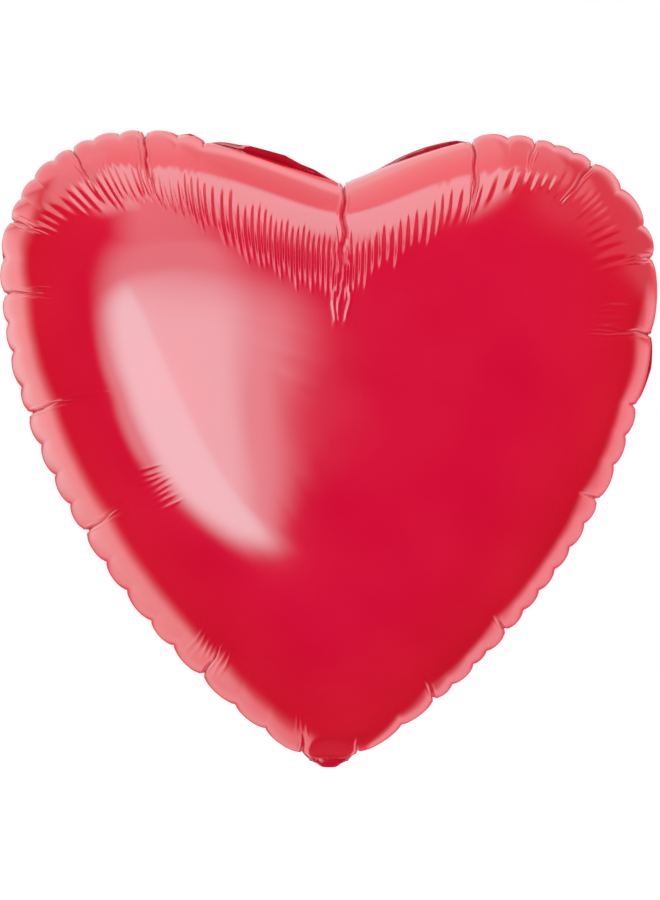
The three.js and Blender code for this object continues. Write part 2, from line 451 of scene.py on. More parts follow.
# Short stress wrinkles side by side: clock angle, start and end inside the weld in millimetres, how many,
# their pitch and their height in millimetres. The first ones braid the long creases.
TICKS = (
    (3.6, 36, 78, 4, 2.2, 0.42),
    (28.3, 18, 50, 3, 2.2, 0.40),
    (37.9, 6, 20, 3, 2.2, 0.35),
    (47.5, 8, 38, 3, 2.4, 0.40),
    (65.5, 5, 18, 3, 2.4, 0.35),
    (77.7, 14, 40, 3, 2.4, 0.35),
    (74.8, 20, 42, 4, 4.2, 0.30),
    (184.8, 12, 24, 3, 4.0, 0.30),
    (206.0, 6, 26, 7, 4.2, 0.35),
    (240.0, 24, 34, 3, 4.2, 0.25),
    (243.0, 42, 60, 8, 4.4, 0.12),
    (242.5, 8, 30, 3, 2.4, 0.40),
    (268.4, 6, 44, 3, 2.4, 0.35),
    (288.9, 8, 34, 4, 2.2, 0.35),
    (300.1, 4, 24, 4, 2.2, 0.40),
    (314.9, 10, 34, 3, 2.4, 0.40),
    (325.9, 8, 46, 4, 2.4, 0.45),
)

# Where the rear film stands out past the front one: clock angle and how far, in millimetres.
REAR_BULGE = (
    (3.6, 0),
    (12, 0.8),
    (16, 2.2),
    (21, 3.2),
    (26, 2.0),
    (28.3, 0),
    (75, 0),
    (78, 1.4),
    (83, 2.4),
    (88, 1.2),
    (90.2, 0),
    (292, 0),
    (294.6, 1.2),
    (297, 0),
    (329.5, 0),
    (332.3, 1.8),
    (334.9, 0),
    (337, 2.0),
    (342, 4.4),
    (349, 5.2),
    (356, 3.0),
    (1.5, 0.8),
)

NO_BULGE = ((0, 0), (180, 0))

REAR_PLEATS = tuple((clock, start, end - 4, 0.8 * tall, pitch) for clock, start, end, tall, pitch in PLEATS)
REAR_TICKS = (
    (3.6, 30, 66, 4, 2.4, 0.5),
    (47.5, 8, 38, 4, 2.4, 0.4),
    (62.0, 20, 38, 5, 4.2, 0.3),
    (118.0, 8, 26, 6, 4.2, 0.3),
    (230.0, 22, 42, 6, 4.2, 0.25),
    (286.0, 12, 30, 5, 4.2, 0.3),
    (325.9, 8, 40, 4, 2.4, 0.4),
)


PINCH_WIDTH = 0.55 * MM      # half of the shaded line in the bottom of a crease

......

WRITTEN INSTRUCTION.
Output all of the data above without any alteration.

WORKED SOLUTION.
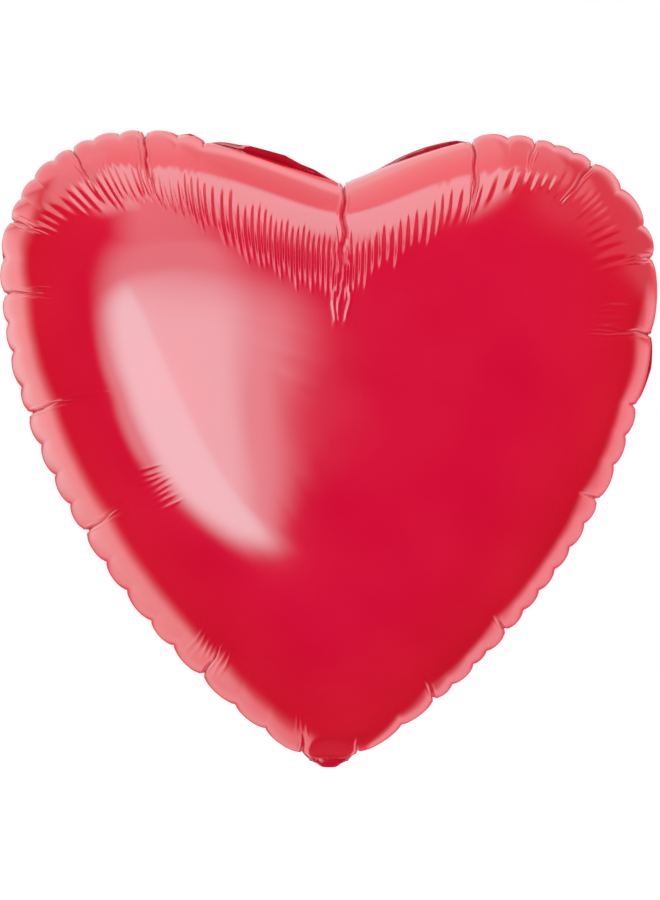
The three.js and Blender code for this object continues. Write part 2, from line 451 of scene.py on. More parts follow.
# Short stress wrinkles side by side: clock angle, start and end inside the weld in millimetres, how many,
# their pitch and their height in millimetres. The first ones braid the long creases.
TICKS = (
    (3.6, 36, 78, 4, 2.2, 0.42),
    (28.3, 18, 50, 3, 2.2, 0.40),
    (37.9, 6, 20, 3, 2.2, 0.35),
    (47.5, 8, 38, 3, 2.4, 0.40),
    (65.5, 5, 18, 3, 2.4, 0.35),
    (77.7, 14, 40, 3, 2.4, 0.35),
    (74.8, 20, 42, 4, 4.2, 0.30),
    (184.8, 12, 24, 3, 4.0, 0.30),
    (206.0, 6, 26, 7, 4.2, 0.35),
    (240.0, 24, 34, 3, 4.2, 0.25),
    (243.0, 42, 60, 8, 4.4, 0.12),
    (242.5, 8, 30, 3, 2.4, 0.40),
    (268.4, 6, 44, 3, 2.4, 0.35),
    (288.9, 8, 34, 4, 2.2, 0.35),
    (300.1, 4, 24, 4, 2.2, 0.40),
    (314.9, 10, 34, 3, 2.4, 0.40),
    (325.9, 8, 46, 4, 2.4, 0.45),
)

# Where the rear film stands out past the front one: clock angle and how far, in millimetres.
REAR_BULGE = (
    (3.6, 0),
    (12, 0.8),
    (16, 2.2),
    (21, 3.2),
    (26, 2.0),
    (28.3, 0),
    (75, 0),
    (78, 1.4),
    (83, 2.4),
    (88, 1.2),
    (90.2, 0),
    (292, 0),
    (294.6, 1.2),
    (297, 0),
    (329.5, 0),
    (332.3, 1.8),
    (334.9, 0),
    (337, 2.0),
    (342, 4.4),
    (349, 5.2),
    (356, 3.0),
    (1.5, 0.8),
)

NO_BULGE = ((0, 0), (180, 0))

REAR_PLEATS = tuple((clock, start, end - 4, 0.8 * tall, pitch) for clock, start, end, tall, pitch in PLEATS)
REAR_TICKS = (
    (3.6, 30, 66, 4, 2.4, 0.5),
    (47.5, 8, 38, 4, 2.4, 0.4),
    (62.0, 20, 38, 5, 4.2, 0.3),
    (118.0, 8, 26, 6, 4.2, 0.3),
    (230.0, 22, 42, 6, 4.2, 0.25),
    (286.0, 12, 30, 5, 4.2, 0.3),
    (325.9, 8, 40, 4, 2.4, 0.4),
)


PINCH_WIDTH = 0.55 * MM      # half of the shaded line in the bottom of a crease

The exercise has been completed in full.